* [COLLECTED DATA]
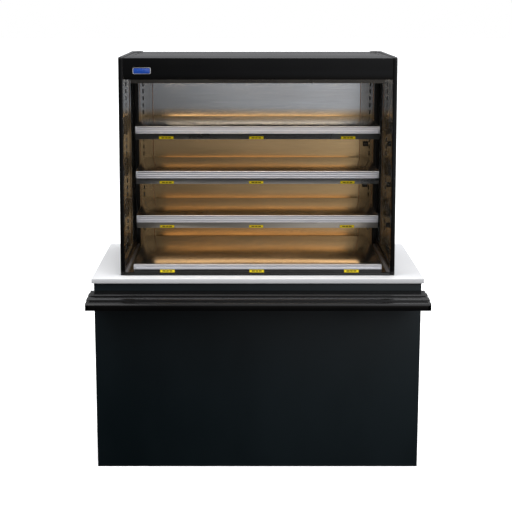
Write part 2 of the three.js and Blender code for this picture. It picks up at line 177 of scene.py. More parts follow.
def bent_sheet(points, axis, start, end, thickness, radius=0.0, steps=3):
    """Sheet metal folded along a line of points, each fold with its own round."""
    bm = bmesh.new()
    line = [bm.verts.new(placed(axis, a, b, start)) for a, b in points]
    edges = [bm.edges.new(pair) for pair in zip(line, line[1:])]
    grown = bmesh.ops.extrude_edge_only(bm, edges=edges)
    bmesh.ops.translate(bm, vec=placed(axis, 0, 0, end - start), verts=grown_verts(grown))
    folds = [edge for edge in bm.edges if len(edge.link_faces) == 2]
    if radius:
        round_edges(bm, folds, radius, steps)
    bmesh.ops.solidify(bm, geom=bm.faces[:], thickness=thickness)
    return bm


def folded_pan(low, high, sheet, radius):
    """A shallow sheet pan turned upside down: a top with its four edges folded down."""
    bm = slab(low, high)
    under = [face for face in bm.faces if face.normal.z < -0.5]
    bmesh.ops.delete(bm, geom=under, context="FACES")
    folds = [edge for edge in bm.edges if len(edge.link_faces) == 2]
    round_edges(bm, folds, radius, 3)
    bmesh.ops.solidify(bm, geom=bm.faces[:], thickness=sheet)
    return bm


def turned(points, centre, axis=(0, 0, 1), steps=20):
    """A round shape from (radius, height) points, spun about an axis through its centre."""
    bm = bmesh.new()
    line = [bm.verts.new((radius, 0, height)) for radius, height in points]
    edges = [bm.edges.new(pair) for pair in zip(line, line[1:])]
    bmesh.ops.spin(
        bm,
        geom=line + edges,
        cent=(0, 0, 0),
        axis=(0, 0, 1),
        dvec=(0, 0, 0),
        angle=2 * math.pi,
        steps=steps,
        use_merge=True,
        use_duplicate=False,
    )
    bmesh.ops.remove_doubles(bm, verts=bm.verts[:], dist=1e-3)
    bmesh.ops.recalc_face_normals(bm, faces=bm.faces[:])
    turn = Vector((0, 0, 1)).rotation_difference(Vector(axis)).to_matrix()
    return moved(bm, turn, centre)


def screw(centre, axis, radius=3.5, rise=1.6):
    """A low domed screw head with a round socket."""
    section = [
        (0, 0),
        (radius, 0),
        (radius * 0.95, rise * 0.45),
        (radius * 0.72, rise * 0.85),
        (radius * 0.42, rise),
        (radius * 0.38, rise * 0.4),
        (0, rise * 0.3),
    ]
    return turned(section, centre, axis, 12)


def bent_bar(start, radius, moves, sides=14):
    """A round bar: straight legs and quarter turns, from a start looking along +Y."""
    bm = bmesh.new()
    bmesh.ops.create_circle(bm, cap_ends=False, segments=sides, radius=radius)
    moved(bm, UPRIGHT, start)
    verts, edges = bm.verts[:], bm.edges[:]
    for move in moves:
        if move[0] == "go":
            grown = bmesh.ops.extrude_edge_only(bm, edges=edges)
            verts = grown_verts(grown)
            edges = [item for item in grown["geom"] if isinstance(item, bmesh.types.BMEdge)]
            bmesh.ops.translate(bm, vec=move[1], verts=verts)
        else:
            middle = sum((vert.co for vert in verts), Vector()) / len(verts)
            swept = bmesh.ops.spin(
                bm,
                geom=verts + edges,
                cent=middle + Vector(move[1]),
                axis=move[2],
                dvec=(0, 0, 0),
                angle=math.pi / 2,
                steps=6,
                use_merge=False,
                use_duplicate=False,
            )
            last = swept["geom_last"]
            verts = [item for item in last if isinstance(item, bmesh.types.BMVert)]
            edges = [item for item in last if isinstance(item, bmesh.types.BMEdge)]
    bmesh.ops.holes_fill(bm, edges=bm.edges[:], sides=0)
    return bm


def moved(bm, turn, place):
    """Turns a shape about the origin and carries it to its place."""
    bmesh.ops.rotate(bm, cent=(0, 0, 0), matrix=turn, verts=bm.verts)
    bmesh.ops.translate(bm, vec=place, verts=bm.verts)
    return bm


def together(parts):
    """Several shapes as one mesh."""
    whole = bmesh.new()
    for part in parts:
        part_mesh = bpy.data.meshes.new("part")
        part.to_mesh(part_mesh)
        part.free()
        whole.from_mesh(part_mesh)
        bpy.data.meshes.remove(part_mesh)
    return whole


def piece(name, bm, finish, body="root", stands_for=(), crease=32):
    """Finishes a shape as a named piece that rides on its body."""
    bmesh.ops.remove_doubles(bm, verts=bm.verts[:], dist=2e-3)
    bmesh.ops.recalc_face_normals(bm, faces=bm.faces[:])
    bmesh.ops.scale(bm, vec=(MM, MM, MM), verts=bm.verts)
    mesh = bpy.data.meshes.new(name)
    bm.to_mesh(mesh)
    bm.free()
    mesh.materials.append(finish)
    mesh.shade_smooth()
    mesh.set_sharp_from_angle(angle=math.radians(crease))
    made = bpy.data.objects.new(name, mesh)
    bpy.context.scene.collection.objects.link(made)
    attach(made, body)
    if stands_for:
        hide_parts(*stands_for)


# ---- finishes ---------------------------------------------------------------------


def new_finish(name, sockets):
    """A material with the shader's constant sockets set; returns it with its tree and shader."""
    finish = bpy.data.materials.new(name)
    finish.use_nodes = True
    tree = finish.node_tree
    shader = tree.nodes["Principled BSDF"]
    for socket, value in sockets.items():
        shader.inputs[socket].default_value = value
    return finish, tree, shader


def node(tree, kind, inputs, **settings):
    """One shader node, with each input either linked or set."""
    made = tree.nodes.new(kind)
    for setting, value in settings.items():
        setattr(made, setting, value)
    for socket, value in inputs.items():
        if isinstance(value, bpy.types.NodeSocket):
            tree.links.new(value, made.inputs[socket])
        else:
            made.inputs[socket].default_value = value
    return made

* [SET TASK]
Output the data above exactly, please, line for line.

* [CORRECT RESPONSE]
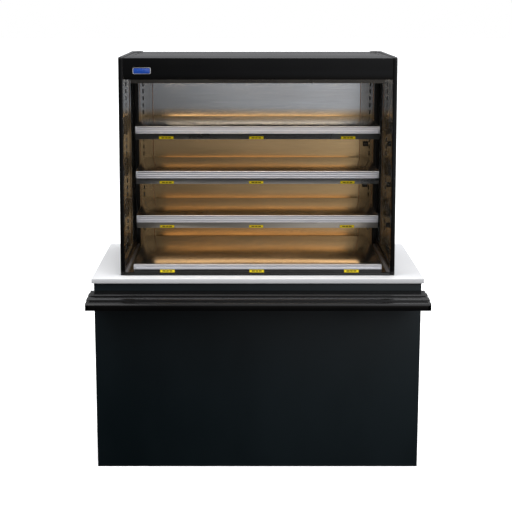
Write part 2 of the three.js and Blender code for this picture. It picks up at line 177 of scene.py. More parts follow.
def bent_sheet(points, axis, start, end, thickness, radius=0.0, steps=3):
    """Sheet metal folded along a line of points, each fold with its own round."""
    bm = bmesh.new()
    line = [bm.verts.new(placed(axis, a, b, start)) for a, b in points]
    edges = [bm.edges.new(pair) for pair in zip(line, line[1:])]
    grown = bmesh.ops.extrude_edge_only(bm, edges=edges)
    bmesh.ops.translate(bm, vec=placed(axis, 0, 0, end - start), verts=grown_verts(grown))
    folds = [edge for edge in bm.edges if len(edge.link_faces) == 2]
    if radius:
        round_edges(bm, folds, radius, steps)
    bmesh.ops.solidify(bm, geom=bm.faces[:], thickness=thickness)
    return bm


def folded_pan(low, high, sheet, radius):
    """A shallow sheet pan turned upside down: a top with its four edges folded down."""
    bm = slab(low, high)
    under = [face for face in bm.faces if face.normal.z < -0.5]
    bmesh.ops.delete(bm, geom=under, context="FACES")
    folds = [edge for edge in bm.edges if len(edge.link_faces) == 2]
    round_edges(bm, folds, radius, 3)
    bmesh.ops.solidify(bm, geom=bm.faces[:], thickness=sheet)
    return bm


def turned(points, centre, axis=(0, 0, 1), steps=20):
    """A round shape from (radius, height) points, spun about an axis through its centre."""
    bm = bmesh.new()
    line = [bm.verts.new((radius, 0, height)) for radius, height in points]
    edges = [bm.edges.new(pair) for pair in zip(line, line[1:])]
    bmesh.ops.spin(
        bm,
        geom=line + edges,
        cent=(0, 0, 0),
        axis=(0, 0, 1),
        dvec=(0, 0, 0),
        angle=2 * math.pi,
        steps=steps,
        use_merge=True,
        use_duplicate=False,
    )
    bmesh.ops.remove_doubles(bm, verts=bm.verts[:], dist=1e-3)
    bmesh.ops.recalc_face_normals(bm, faces=bm.faces[:])
    turn = Vector((0, 0, 1)).rotation_difference(Vector(axis)).to_matrix()
    return moved(bm, turn, centre)


def screw(centre, axis, radius=3.5, rise=1.6):
    """A low domed screw head with a round socket."""
    section = [
        (0, 0),
        (radius, 0),
        (radius * 0.95, rise * 0.45),
        (radius * 0.72, rise * 0.85),
        (radius * 0.42, rise),
        (radius * 0.38, rise * 0.4),
        (0, rise * 0.3),
    ]
    return turned(section, centre, axis, 12)


def bent_bar(start, radius, moves, sides=14):
    """A round bar: straight legs and quarter turns, from a start looking along +Y."""
    bm = bmesh.new()
    bmesh.ops.create_circle(bm, cap_ends=False, segments=sides, radius=radius)
    moved(bm, UPRIGHT, start)
    verts, edges = bm.verts[:], bm.edges[:]
    for move in moves:
        if move[0] == "go":
            grown = bmesh.ops.extrude_edge_only(bm, edges=edges)
            verts = grown_verts(grown)
            edges = [item for item in grown["geom"] if isinstance(item, bmesh.types.BMEdge)]
            bmesh.ops.translate(bm, vec=move[1], verts=verts)
        else:
            middle = sum((vert.co for vert in verts), Vector()) / len(verts)
            swept = bmesh.ops.spin(
                bm,
                geom=verts + edges,
                cent=middle + Vector(move[1]),
                axis=move[2],
                dvec=(0, 0, 0),
                angle=math.pi / 2,
                steps=6,
                use_merge=False,
                use_duplicate=False,
            )
            last = swept["geom_last"]
            verts = [item for item in last if isinstance(item, bmesh.types.BMVert)]
            edges = [item for item in last if isinstance(item, bmesh.types.BMEdge)]
    bmesh.ops.holes_fill(bm, edges=bm.edges[:], sides=0)
    return bm


def moved(bm, turn, place):
    """Turns a shape about the origin and carries it to its place."""
    bmesh.ops.rotate(bm, cent=(0, 0, 0), matrix=turn, verts=bm.verts)
    bmesh.ops.translate(bm, vec=place, verts=bm.verts)
    return bm


def together(parts):
    """Several shapes as one mesh."""
    whole = bmesh.new()
    for part in parts:
        part_mesh = bpy.data.meshes.new("part")
        part.to_mesh(part_mesh)
        part.free()
        whole.from_mesh(part_mesh)
        bpy.data.meshes.remove(part_mesh)
    return whole


def piece(name, bm, finish, body="root", stands_for=(), crease=32):
    """Finishes a shape as a named piece that rides on its body."""
    bmesh.ops.remove_doubles(bm, verts=bm.verts[:], dist=2e-3)
    bmesh.ops.recalc_face_normals(bm, faces=bm.faces[:])
    bmesh.ops.scale(bm, vec=(MM, MM, MM), verts=bm.verts)
    mesh = bpy.data.meshes.new(name)
    bm.to_mesh(mesh)
    bm.free()
    mesh.materials.append(finish)
    mesh.shade_smooth()
    mesh.set_sharp_from_angle(angle=math.radians(crease))
    made = bpy.data.objects.new(name, mesh)
    bpy.context.scene.collection.objects.link(made)
    attach(made, body)
    if stands_for:
        hide_parts(*stands_for)


# ---- finishes ---------------------------------------------------------------------


def new_finish(name, sockets):
    """A material with the shader's constant sockets set; returns it with its tree and shader."""
    finish = bpy.data.materials.new(name)
    finish.use_nodes = True
    tree = finish.node_tree
    shader = tree.nodes["Principled BSDF"]
    for socket, value in sockets.items():
        shader.inputs[socket].default_value = value
    return finish, tree, shader


def node(tree, kind, inputs, **settings):
    """One shader node, with each input either linked or set."""
    made = tree.nodes.new(kind)
    for setting, value in settings.items():
        setattr(made, setting, value)
    for socket, value in inputs.items():
        if isinstance(value, bpy.types.NodeSocket):
            tree.links.new(value, made.inputs[socket])
        else:
            made.inputs[socket].default_value = value
    return made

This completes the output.